**DATA BLOCK**

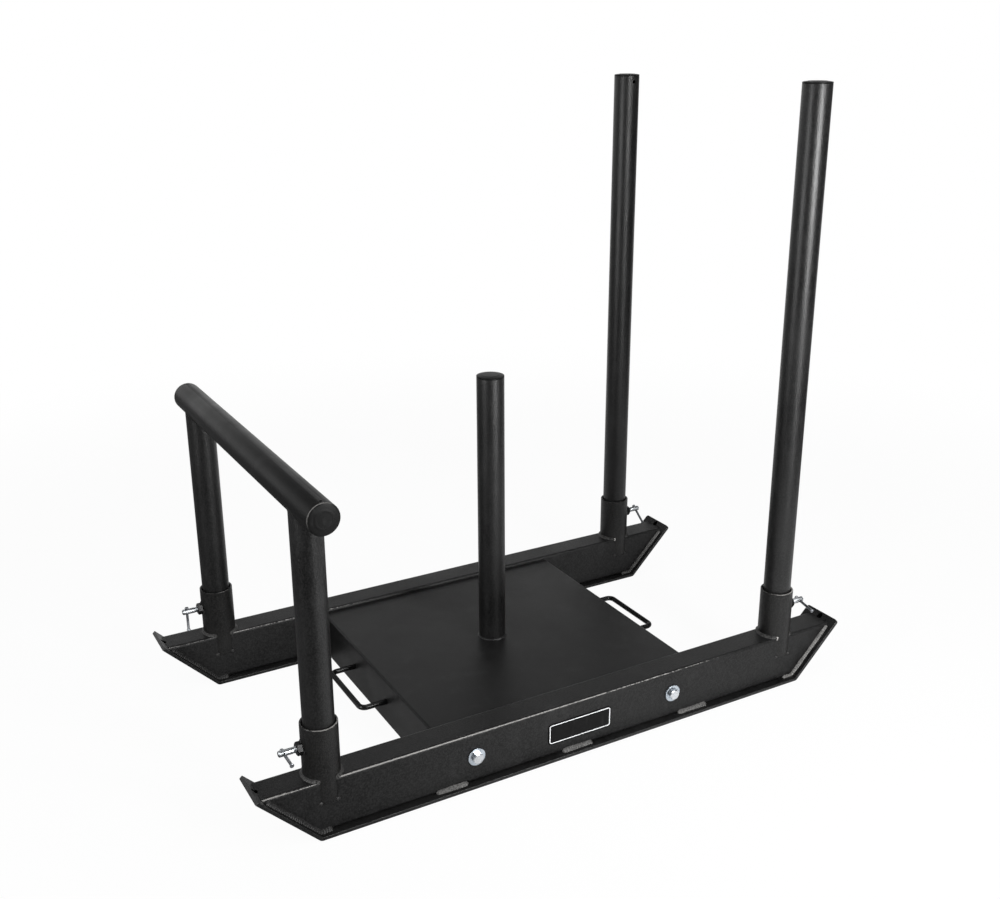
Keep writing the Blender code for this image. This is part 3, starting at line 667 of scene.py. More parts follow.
def make_cross_tube():
    """Level tube. Its two end faces carry a painted highlight on their upper side towards -X, and a small
    hole is near each end.
    """
    profile = tube_profile(POST_RADIUS, POST_BORE, -CROSS_HALF, CROSS_HALF, 0.0006)
    points = turn(profile, 80, (HANDLE_X, 0, CROSS_Z), (0, 1, 0), (1, 0, 0))
    at_end = np.abs(profile[1]) > CROSS_HALF - 0.0005
    # Painted highlight on the upper -X side of each end face
    facing = np.clip(1.2 * np.cos(around(80) - math.radians(233)), 0, 1)
    pale_mark = [at_end[:, None] * facing]
    tube = make_piece("push_tube", points, TUBE_POWDER, "push_handle", ["cross_tube"], pale_mark=pale_mark)
    holes = []
    for sign in SIDES.values():
        y = sign * (CROSS_HALF - 0.007)
        holes.append(((HANDLE_X, y, CROSS_Z + 0.01), (HANDLE_X, y, CROSS_Z + 0.04), 0.0024))
    drill(tube, holes)
    return tube


for side in SIDES:
    make_upright(side)
make_cross_tube()
print("push handle over", 2 * CROSS_HALF, "m")

# %% [markdown]
# ## Plastic caps
# Each tube end has a push-in cap. Its profile runs over a low dome, round a small shoulder and down to the
# tube's edge, then in and down the hollow plug that grips the bore.

# %% Caps
def make_cap(name, node, body, radius, edge, origin, along=(0, 0, 1)):
    """Turned profile; the dome's height is its rise times the cosine of the angle over its radius."""
    rise = 0.0025
    shoulder = 0.0003
    plug = POST_BORE - GAP
    hollow = plug - 0.0015
    round_over = np.radians(np.linspace(0, 90, 24))
    dome_radius = radius * np.sin(round_over)
    ridge = 0.0003 * np.exp(-(((dome_radius / radius - 0.58) / 0.07) ** 2))
    dome_height = GAP + edge + (rise - shoulder) * np.cos(round_over) + ridge
    tail_radius = [radius, radius - 0.0002, plug, plug, hollow, hollow, 0]
    tail_height = [GAP + shoulder, GAP, GAP, -0.006, -0.006, GAP, GAP]
    profile = (np.concatenate([dome_radius, tail_radius]), np.concatenate([dome_height, tail_height]))
    points = turn(profile, 64, origin, along)
    return make_piece(name, points, PLASTIC, body, [node], sharp=50, **OPEN_ENDS)


for side, sign in SIDES.items():
    name = "tall_post_" + side
    node = "tall_post_cap_" + side
    make_cap("post_cap_" + side, node, name, POST_RADIUS, 0.002, (TALL_X, MIDDLE_Y[side], TALL_END))
    origin = (HANDLE_X, sign * CROSS_HALF, CROSS_Z)
    node = "cross_tube_cap_" + side
    make_cap("push_cap_" + side, node, "push_handle", POST_RADIUS - 0.0014, 0.0005, origin, (0, sign, 0))
make_cap("short_post_cap", "weight_post_cap", "frame", POST_RADIUS, 0.002, (WEIGHT_X, 0, WEIGHT_END))
print("five caps")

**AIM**
Each line of the material must be restated exactly.

**WRITTEN SOLUTION**
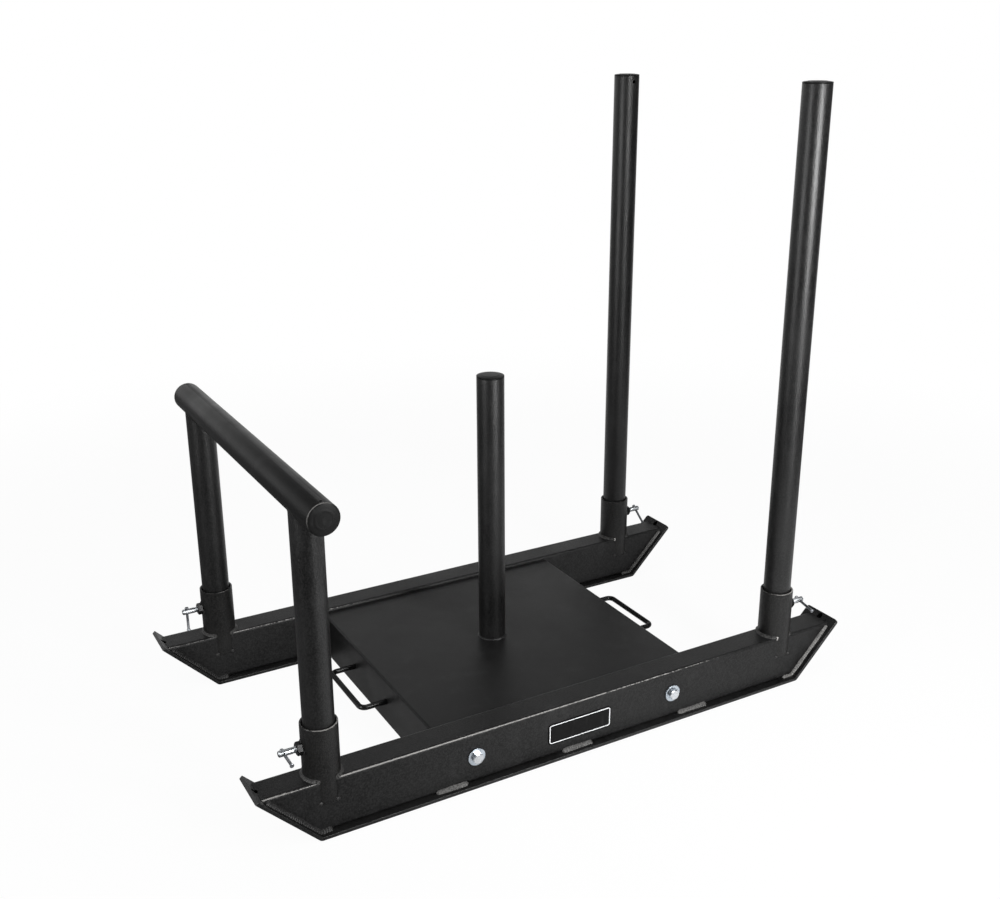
Keep writing the Blender code for this image. This is part 3, starting at line 667 of scene.py. More parts follow.
def make_cross_tube():
    """Level tube. Its two end faces carry a painted highlight on their upper side towards -X, and a small
    hole is near each end.
    """
    profile = tube_profile(POST_RADIUS, POST_BORE, -CROSS_HALF, CROSS_HALF, 0.0006)
    points = turn(profile, 80, (HANDLE_X, 0, CROSS_Z), (0, 1, 0), (1, 0, 0))
    at_end = np.abs(profile[1]) > CROSS_HALF - 0.0005
    # Painted highlight on the upper -X side of each end face
    facing = np.clip(1.2 * np.cos(around(80) - math.radians(233)), 0, 1)
    pale_mark = [at_end[:, None] * facing]
    tube = make_piece("push_tube", points, TUBE_POWDER, "push_handle", ["cross_tube"], pale_mark=pale_mark)
    holes = []
    for sign in SIDES.values():
        y = sign * (CROSS_HALF - 0.007)
        holes.append(((HANDLE_X, y, CROSS_Z + 0.01), (HANDLE_X, y, CROSS_Z + 0.04), 0.0024))
    drill(tube, holes)
    return tube


for side in SIDES:
    make_upright(side)
make_cross_tube()
print("push handle over", 2 * CROSS_HALF, "m")

# %% [markdown]
# ## Plastic caps
# Each tube end has a push-in cap. Its profile runs over a low dome, round a small shoulder and down to the
# tube's edge, then in and down the hollow plug that grips the bore.

# %% Caps
def make_cap(name, node, body, radius, edge, origin, along=(0, 0, 1)):
    """Turned profile; the dome's height is its rise times the cosine of the angle over its radius."""
    rise = 0.0025
    shoulder = 0.0003
    plug = POST_BORE - GAP
    hollow = plug - 0.0015
    round_over = np.radians(np.linspace(0, 90, 24))
    dome_radius = radius * np.sin(round_over)
    ridge = 0.0003 * np.exp(-(((dome_radius / radius - 0.58) / 0.07) ** 2))
    dome_height = GAP + edge + (rise - shoulder) * np.cos(round_over) + ridge
    tail_radius = [radius, radius - 0.0002, plug, plug, hollow, hollow, 0]
    tail_height = [GAP + shoulder, GAP, GAP, -0.006, -0.006, GAP, GAP]
    profile = (np.concatenate([dome_radius, tail_radius]), np.concatenate([dome_height, tail_height]))
    points = turn(profile, 64, origin, along)
    return make_piece(name, points, PLASTIC, body, [node], sharp=50, **OPEN_ENDS)


for side, sign in SIDES.items():
    name = "tall_post_" + side
    node = "tall_post_cap_" + side
    make_cap("post_cap_" + side, node, name, POST_RADIUS, 0.002, (TALL_X, MIDDLE_Y[side], TALL_END))
    origin = (HANDLE_X, sign * CROSS_HALF, CROSS_Z)
    node = "cross_tube_cap_" + side
    make_cap("push_cap_" + side, node, "push_handle", POST_RADIUS - 0.0014, 0.0005, origin, (0, sign, 0))
make_cap("short_post_cap", "weight_post_cap", "frame", POST_RADIUS, 0.002, (WEIGHT_X, 0, WEIGHT_END))
print("five caps")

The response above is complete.